The next two days: thousands of antelopes: topis, impalas, hartebeest, and the big cow-sized elands.  Hmm, I wondered how do they taste?  Very tall ostriches around seven foot high walked funny like someone in drag traipsing on hot coals.

As our four-wheeler maneuvered, surprisingly with ease, through the broad sweeping grasslands (there are no roads), I wondered why Africa was dubbed the Dark Continent.  Entirely the opposite. The landscape saturated with bright splendor is earth at its most pure. 



Visiting a village walled in by thorned acacia sticks, we were allowed to enter some of the mud-thatched 3 x 5 meter homes.  Bare and dirt floor, the villagers slept on hammocks.

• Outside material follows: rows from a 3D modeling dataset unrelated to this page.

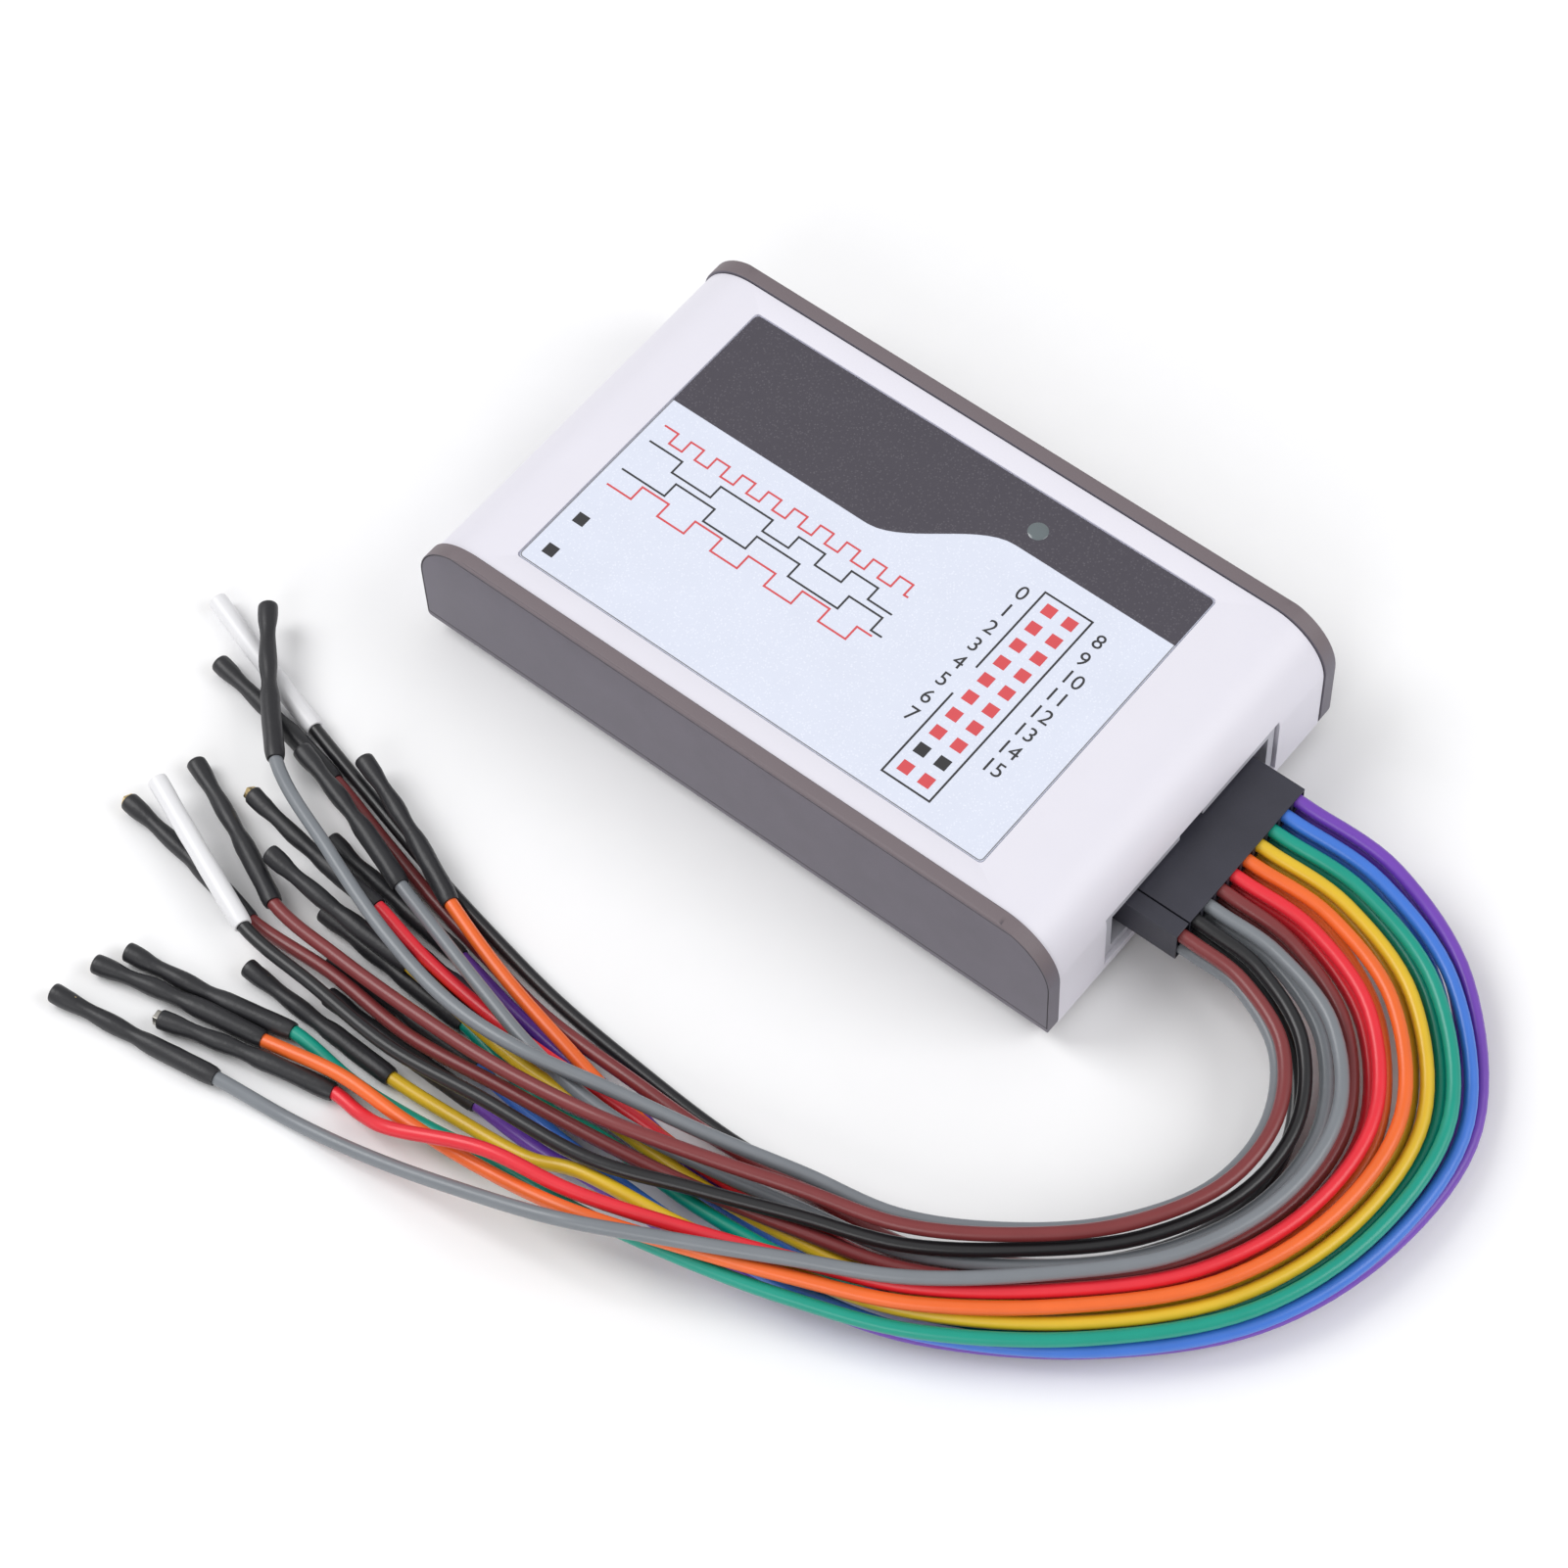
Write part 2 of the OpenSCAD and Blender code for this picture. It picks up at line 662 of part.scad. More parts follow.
// Shrunk tube: wide over the crimp, a neck in front of it, a flared mouth.
module sleeve() {
    r = sleeve_d / 2;
    bottom = sleeve_l - tip_bore_l;
    rotate_extrude() polygon([
        [0, 0], [r - 0.15, 0], [r, 1.5], [r, 10], [r - 0.2, 13], [r - 0.1, bottom],
        [r, bottom + 1.5], [r, sleeve_l - 0.5], [r - 0.1, sleeve_l], [tip_bore_d / 2, sleeve_l],
        [tip_bore_d / 2, bottom], [0, bottom]
    ]);
}

module black_sleeves() {
    color("black") with_plug() for (l = LEADS) if (l[1] != "black") at_sleeve(l) sleeve();
}

module white_sleeves() {
    color("white") with_plug() for (l = LEADS) if (l[1] == "black") at_sleeve(l) sleeve();
}

module probe_contacts() {
    color("gold") with_plug() for (l = LEADS) at_sleeve(l) difference() {
        translate([0, 0, sleeve_l - tip_bore_l])
            cylinder(d = tip_contact_d, h = tip_bore_l + tip_contact_out);
        translate([0, 0, sleeve_l + tip_contact_out - tip_contact_bore_l])
            cylinder(d = tip_contact_bore, h = tip_contact_bore_l + 1);
    }
}

base_shell();
top_shell();
face_label();
status_lens();
case_screws();
board_screws();
rubber_feet();
circuit_board();
probe_header();
header_pins();
usb_socket();
usb_tongue();
logic_chip();
usb_controller();
memory_chip();
comparator_chips();
clock_crystal();
status_led();
led_spacer();
input_resistors();
small_capacitors();
tantalum_capacitors();
voltage_regulator();
power_inductor();
resettable_fuse();
config_memory();
main_plug();
output_plug();
plug_contacts();
for (l = LEADS)
    with_plug() lead(l);
black_sleeves();
white_sleeves();
probe_contacts();
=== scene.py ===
import math

import bmesh
import bpy
from mathutils import Matrix, Vector, noise


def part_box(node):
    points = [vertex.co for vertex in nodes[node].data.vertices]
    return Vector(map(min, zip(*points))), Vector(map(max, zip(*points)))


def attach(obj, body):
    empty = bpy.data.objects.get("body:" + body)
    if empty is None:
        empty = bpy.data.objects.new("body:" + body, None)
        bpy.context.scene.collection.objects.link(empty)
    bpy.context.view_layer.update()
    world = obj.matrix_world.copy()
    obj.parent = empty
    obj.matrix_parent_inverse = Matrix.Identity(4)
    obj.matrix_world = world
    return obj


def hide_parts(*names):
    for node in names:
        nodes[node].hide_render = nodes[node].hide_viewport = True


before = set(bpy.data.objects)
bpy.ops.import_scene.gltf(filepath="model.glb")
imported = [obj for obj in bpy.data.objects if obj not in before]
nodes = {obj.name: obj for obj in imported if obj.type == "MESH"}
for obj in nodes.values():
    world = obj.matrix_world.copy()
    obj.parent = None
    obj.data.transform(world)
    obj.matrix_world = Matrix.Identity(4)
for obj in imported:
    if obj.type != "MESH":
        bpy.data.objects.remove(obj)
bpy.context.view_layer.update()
mm = 0.001


# ---- Camera ----
# A long lens above the near long side of the box, looking down on the label, so that the
# box lies across the view and the leads loop round in front of it.
camera = bpy.data.objects.new("camera", bpy.data.cameras.new("camera"))
bpy.context.scene.collection.objects.link(camera)
bpy.context.scene.camera = camera
camera.data.lens = 101
camera.location = Vector((185.5, -226, 449.5)) * mm
sight_line = Vector((5.3, -23.7, 10)) * mm - camera.location
roll = Matrix.Rotation(math.radians(-3.3), 4, "Z")
turn = sight_line.to_track_quat("-Z", "Y").to_matrix().to_4x4()
camera.matrix_world = Matrix.Translation(camera.location) @ turn @ roll


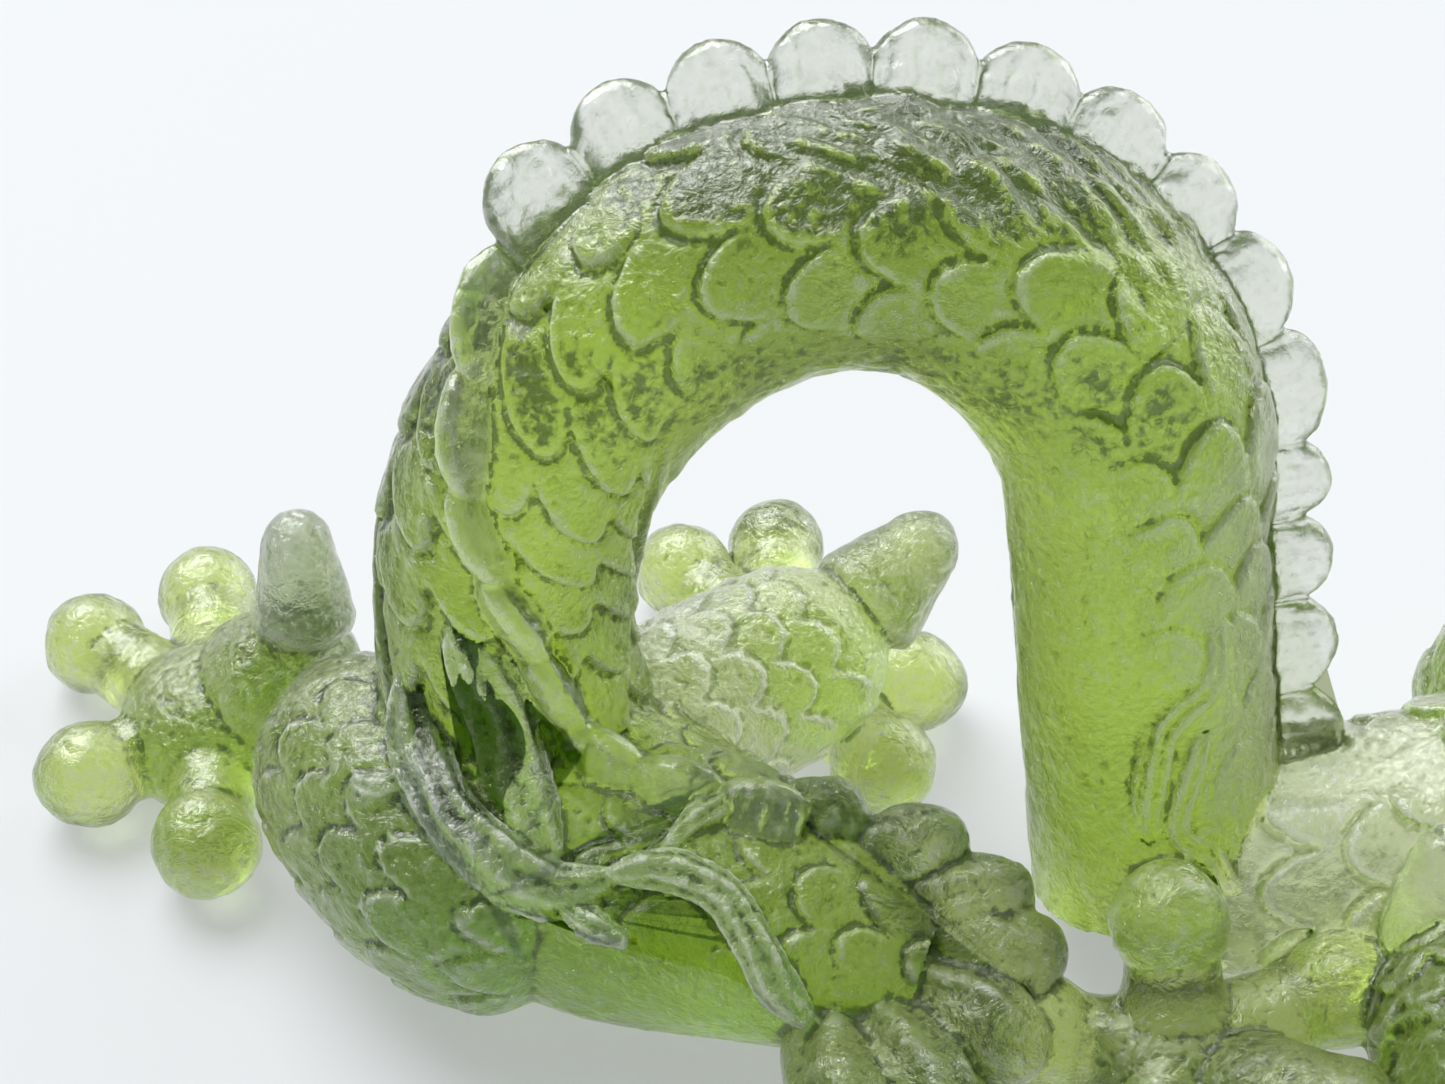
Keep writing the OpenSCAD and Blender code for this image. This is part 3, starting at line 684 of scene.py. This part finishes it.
def fused(parts):
    """All the shapes as one closed skin."""
    points, faces, start = [], [], 0
    for shape in itertools.chain(*parts.values()):
        points.append(shape.points)
        faces += [[v + start for v in face] for face in shape.faces]
        start += len(shape.points)
    obj = mesh_object("skin", np.vstack(points), faces)
    remesh = obj.modifiers.new("fuse", "REMESH")
    remesh.mode = "VOXEL"
    remesh.voxel_size = GRAIN * MM
    remesh.adaptivity = 0
    return applied(obj)


def get_points(mesh):
    """A mesh's points, in mm."""
    co = np.empty(len(mesh.vertices) * 3, np.float32)
    mesh.vertices.foreach_get("co", co)
    return co.reshape(-1, 3).astype(float) / MM


def set_points(mesh, points):
    """Gives a mesh its points, from mm."""
    mesh.vertices.foreach_set("co", (points * MM).astype(np.float32).ravel())
    mesh.update()


def get_normals(mesh):
    """The normals at a mesh's points."""
    no = np.empty(len(mesh.vertices) * 3, np.float32)
    mesh.vertices.foreach_get("normal", no)
    return no.reshape(-1, 3).astype(float)


def smoothed(mesh, points, rounds, weight=1.0):
    """Points drawn towards the mean of their neighbours, by weight."""
    ends = np.empty(len(mesh.edges) * 2, np.int32)
    mesh.edges.foreach_get("vertices", ends)
    a, b = ends[0::2], ends[1::2]
    total = len(points)
    degree = np.bincount(a, minlength=total) + np.bincount(b, minlength=total)
    for _ in range(rounds):
        mean = np.stack([
            np.bincount(a, points[b, i], total) + np.bincount(b, points[a, i], total) for i in range(3)
        ], 1) / degree[:, None]
        points = points + (0.5 * np.asarray(weight) * (mean - points).T).T
    return points


def carve(mesh):
    """Softens the skin, roughens it and keeps it on the table. Gives its points, normals and relief: how
    hollow or proud each point is, which the glass draws as painted shade in hollows and painted highlight on
    proud parts.
    """
    points = smoothed(mesh, get_points(mesh), 1, 0.5)
    set_points(mesh, points)
    depth = 0.1 * wobble(points, 1.4, 12) + 0.06 * wobble(points, 0.7, 13)
    points = points + depth[:, None] * get_normals(mesh)
    low, high = np.array(cad_low) / MM + INSET, np.array(cad_high) / MM - INSET
    points = np.clip(points, low, high)
    set_points(mesh, points)
    normals = get_normals(mesh)
    # From this relief the glass paints shade into hollows and highlight onto proud parts.
    hollow = np.sum((smoothed(mesh, points, 5) - points) * normals, axis=1)
    return points, normals, 0.5 - hollow / FULL_SHADE_DEPTH


def with_painted_light(points, relief, body):
    """Relief with painted shade along the top and the inside of the arch, and a painted glow that makes it
    paler outside its far column.
    """
    x, _, z = points.T
    # Painted shade over the top of the arch and on its inside.
    top = 0.5 * ease(z, 58, 63.5)
    inside = 0.36 * ease(z, 42, 47) * ease(55.5 - z, 0, 5)
    crown = (top + inside) * ease(75 - x, 0, 8)
    # Painted glow on the outside of the far column.
    column = ease(x, 42, 51) * ease(62 - x, 0, 5) * ease(z, 14, 22)
    return np.clip(relief + body * (0.6 * column - crown), 0, 1.3)


# ---------------------------------------------------------------- the skin cut into closed pieces


def nearest_part(parts, places):
    """For each place, the number of the part whose surface is nearest."""
    names = list(parts)
    total = sum(len(shape.points) for shape in itertools.chain(*parts.values()))
    tree = kdtree.KDTree(total)
    owner = []
    for number, name in enumerate(names):
        for shape in parts[name]:
            for point in shape.points.tolist():
                tree.insert(point, len(owner))
                owner.append(number)
    tree.balance()
    return np.array([owner[tree.find(place)[1]] for place in places.tolist()])


def face_pairs(faces, count):
    """Pairs of faces that share an edge."""
    a = faces.ravel()
    b = np.roll(faces, -1, axis=1).ravel()
    key = np.minimum(a, b).astype(np.int64) * count + np.maximum(a, b)
    order = np.argsort(key, kind="stable")
    same = key[order][1:] == key[order][:-1]
    face = order // faces.shape[1]
    return face[:-1][same], face[1:][same]


def calmed(labels, pairs, kinds, rounds=6):
    """Labels with each face voting with its neighbours, so that their borders run smoothly."""
    first, second = pairs
    for _ in range(rounds):
        votes = np.zeros((len(labels), kinds), np.int16)
        votes[np.arange(len(labels)), labels] = 1
        mine = votes.copy()
        np.add.at(votes, first, mine[second])
        np.add.at(votes, second, mine[first])
        labels = np.argmax(votes, axis=1)
    return labels


def without_islands(labels, pairs, least=150):
    """Labels with each small island given to a neighbour."""
    first, second = pairs
    for _ in range(4):
        group = np.arange(len(labels))
        inside = labels[first] == labels[second]
        a, b = first[inside], second[inside]
        while True:
            low = np.minimum(group[a], group[b])
            before = group.copy()
            np.minimum.at(group, a, low)
            np.minimum.at(group, b, low)
            group = group[group]
            if np.array_equal(before, group):
                break
        small = np.bincount(group, minlength=len(labels))[group] < least
        if not small.any():
            break
        labels = labels.copy()
        for p, q in ((first, second), (second, first)):
            edge = small[p] & (labels[p] != labels[q])
            labels[p[edge]] = labels[q[edge]]
    return labels


def walls_of(faces):
    """The directed edges of faces whose other side is missing. Faces are rows of 3 or 4 points."""
    net = {}
    for face in faces:
        for a, b in zip(face, face[1:] + face[:1]):
            if net.get((b, a), 0) > 0:
                net[b, a] -= 1
            else:
                net[a, b] = net.get((a, b), 0) + 1
    return [edge for edge, times in net.items() for _ in range(times)]


def loops_of(walls):
    """Closed loops of points, from directed edges."""
    onward = {}
    for a, b in walls:
        onward.setdefault(a, []).append(b)
    loops = []
    while onward:
        here = next(iter(onward))
        path, place = [], {}
        while True:
            if here in place:
                loops.append(path[place[here]:])
                for point in loops[-1]:
                    del place[point]
                del path[len(path) - len(loops[-1]):]
                if here not in onward:
                    break
            place[here] = len(path)
            path.append(here)
            after = onward[here].pop()
            if not onward[here]:
                del onward[here]
            here = after
    return loops


def laced(loop, points):
    """Triangles that close a loop, laced from one end of it, each with the loop edge that it stands on."""
    spots = points[loop]
    count = len(loop)
    start = int(np.argmax(np.linalg.norm(spots - spots.mean(0), axis=1)))
    a, b = (start + 1) % count, (start - 1) % count
    found = [((loop[a], loop[start], loop[b]), (loop[start], loop[a]))]
    while (b - a) % count > 1:
        next_a, next_b = (a + 1) % count, (b - 1) % count
        step_a = float(np.sum((spots[next_a] - spots[b]) ** 2))
        step_b = float(np.sum((spots[next_b] - spots[a]) ** 2))
        if step_a <= step_b:
            found.append(((loop[next_a], loop[a], loop[b]), (loop[a], loop[next_a])))
            a = next_a
        else:
            found.append(((loop[a], loop[b], loop[next_b]), (loop[next_b], loop[b])))
            b = next_b
    return found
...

We had more company in the camp our last night.  An American working in Nigeria who was a graduate of Harvard, two veterinarians from Australia who have been traveling for the past four months in southern Africa, a foursome from New Zealand playing cards and keeping to themselves, and a biracial couple in possession of a foot-long zoom lens.

Upon returning to Nairobi, my friends, working for the many international aid agencies in the city, took me for dinner at Carnivore – a restaurant that serves a buffet (eat all you can) wild game - US$ 40 a head, children half-price.  Grilled crocodile was succulent and flavorful.  The zebra – naah - bland.  The wildebeest, eland and water buffalo were akin to very lean beef.  The ostrich had the texture and taste of an old chicken.  No giraffe and warthog for tonight.  Now I know what lions relished after their kill.  As for the animal lovers out there, don’t be alarmed, these game served were farm-raised and the government has now banned exotic meats in the menu with the exception of crocodile and ostrich.


The iconic cylindrical national government building in Nairobi.

No zoo can ever substitute for the experience of the wild not even San Diego Zoo's Safari Park or Disney’s Animal Kingdom.  I will not be eager to go to a zoo again.


P.S.

Thank God for those drugstore insect repellants.  Fourteen days after I got back in San Francisco California, I knew I escaped malaria.  For $3.00 a canister, I saved on those expensive $50 a shot pill and the side effects.